On 20 April, with four 3-inch guns mounted, she got underway for the South Pacific. Steaming first to Fanning Island, she disembarked U.S. Army units and material and embarked personnel of New Zealand's Pacific Island Force and civilian evacuees. On the 28th, she continued westward and on 16 May arrived at Auckland to add her equipment and personnel to the repair and construction facilities offered by that port. Between then and November she converted merchant ships and tugboats to Navy use, repaired other merchantmen, installed and repaired guns on merchant ships; trained armed guard crews, served as flagship for Vice Admiral Robert L. Ghormley, and as store ship and receiving ship; provided printing facilities; assisted in the construction of shore facilities; and added ten 20 mm guns to her own armament, in addition to her assigned duties of repairing Allied warships and auxiliaries.

In November, she was again called on to substitute as a transport. On the 8th, she embarked Army units and on the 9th, she sailed for New Caledonia.
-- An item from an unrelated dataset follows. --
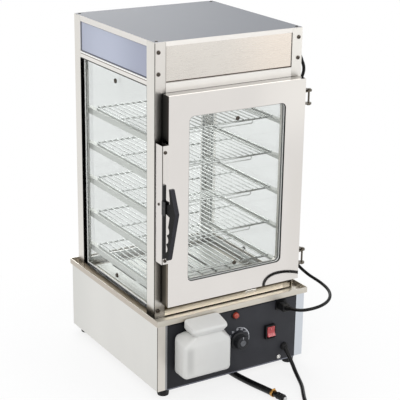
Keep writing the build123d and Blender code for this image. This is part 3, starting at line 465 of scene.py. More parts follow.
def rail_lines(steel):
    """The side rails: a painted highlight and a line of painted shade at the header, painted shade at the
    lintel, at their feet and under the door, and the pale tab under the door.
    """
    x, y, z = steel.place()
    front = steel.faces(FRONT)
    side = steel.faces(LEFT) + steel.faces(RIGHT)
    fold = HEADER + 1.6
    steel.paint(side * z.between(fold, HEADER + 6), 252, 252, 250)
    steel.paint(side * z.between(HEADER, fold), 112, 98, 88)
    steel.paint(side * z.between(LINTEL - 2, LINTEL + 2.2), 40, 38, 35)
    low = z < SILL + 12
    foot = steel.mix(z.step(TRAY_BOTTOM + 3, TRAY_LIP + 1), rgb(236, 229, 217), rgb(150, 141, 128))
    steel.paint(side * low, foot)
    ends = (x < 10 - SIDE_X) + (x > SIDE_X - 10)
    top_fold = steel.faces(TOP) * z.between(SILL - 2, SILL + 2) * ends
    steel.paint(top_fold, 20, 18, 16)
    steel.paint(front * (y < FRONT_Y + 2) * low, sill_tone(steel, z))
    tab = z.between(TRAY_LIP - 0.5, TRAY_LIP + 5) * x.between(49, 77) * (y < FRONT_Y + 0.1)
    steel.paint(tab, 255, 254, 250)


def top_tone(steel):
    """The lid: a top face painted dark grey as a reflection, with cream folded edges."""
    steel.paint(1 - steel.faces(TOP), 236, 232, 226)


def base_tone(steel):
    """The base, with painted reflections on its front strips, cooler at the right and warmer at the left,
    and painted shade towards the rear of its side, on its front corner, beside and round the panel and
    along its foot.
    """
    x, y, z = steel.place()
    front = steel.faces(FRONT)
    side = steel.faces(LEFT)
    corner = front * (x < 1.1 - BASE_X) + side * (y < PANEL_FACE + 0.9)
    steel.paint(side * y.step(60, 190) * 0.7, 212, 212, 208)
    steel.paint(front * (x > PANEL_RIGHT - 1), 206, 211, 217)
    steel.paint(front * (x < 0), 222, 217, 209)
    steel.paint(front * x.between(PANEL_LEFT - 5.5, PANEL_LEFT), 150, 150, 152)
    steel.paint(corner, 88, 84, 78)
    steel.paint(front * x.between(PANEL_LEFT - 1, PANEL_RIGHT + 1), 40, 40, 44)
    steel.paint(front * (z < PANEL_BOTTOM + 1.7), 70, 67, 62)


def panel_tone(plastic):
    """The slate plate, darker towards its left, with painted light on its paler bottom fold."""
    x, _, z = plastic.place()
    plastic.paint(1 - x.step(-150, 60), 24, 25, 30)
    plastic.paint(z < PANEL_BOTTOM + 2.9, 112, 114, 124)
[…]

Arriving at Nouméa on 14 November, she shifted to Espiritu Santo two days later and contributed her skills to the Guadalcanal campaign.

===1943–1944===

In mid-January 1943, she shifted to Efate, and, on 24 April, got underway to return to the South Pacific where the 7th Amphibious Force was being formed. Rigel arrived at Sydney on 1 May, moved on to Brisbane on the 15th and until 14 June helped take the pressure off repair facilities there. But the 7th Amphibious Force's first assault landing was imminent and Rigel's assistance was needed in the forward area. On 21 June the repair ship arrived in Milne Bay, New Guinea, and on the 22nd Rear Admiral Daniel E. Barbey, Commander, 7th Amphibious Force, raised his flag. On the 30th, the force landed troops on Woodlark and Kiriwina and the encirclement of Rabaul from the south was initiated.

For the next 61/2 months Rigel remained at Milne Bay, repairing ships from LSTs, LCIs, and MTBs to tankers, cruisers, and battleships. By December, Allied forces had moved up the coast to dispute control of Vitiaz and Dampier Straits. In December, landings were made on New Britain at Arawe and Cape Gloucester, and in January 1944, at Finschhafen and Saidor in New Guinea. Rigel, no longer Admiral Barbey's flagship, soon followed.

Again bringing her vital equipment and trained men closer to the front, she moved to Cape Sudest, thence proceeded to Buna where her crew continued their round-the-clock schedule from 13 January until 9 June. From Buna she moved up the coast to Alexishafen, whence, in late August, she returned to Australia for a much needed overhaul. She was at Sydney during the initial thrust into the Philippines, but in November returned to New Guinea and continued her work at Hollandia, 22 November to 10 January 1945. On the latter date she got underway for the Philippines.

===1945–1946===
Rigel arrived in Leyte Gulf on 15 January. On the 16th she anchored in San Pedro Bay, where she remained through the end of the War. After brief postwar service, Rigel returned to the United States for inactivation. She was decommissioned on 11 July 1946 and was transferred to the Maritime Commission for disposal 12 July 1946. She was sold for scrap on February 6, 1948, and was scrapped by Dulien Steel Products Inc.

Rigel earned four battle stars during World War II.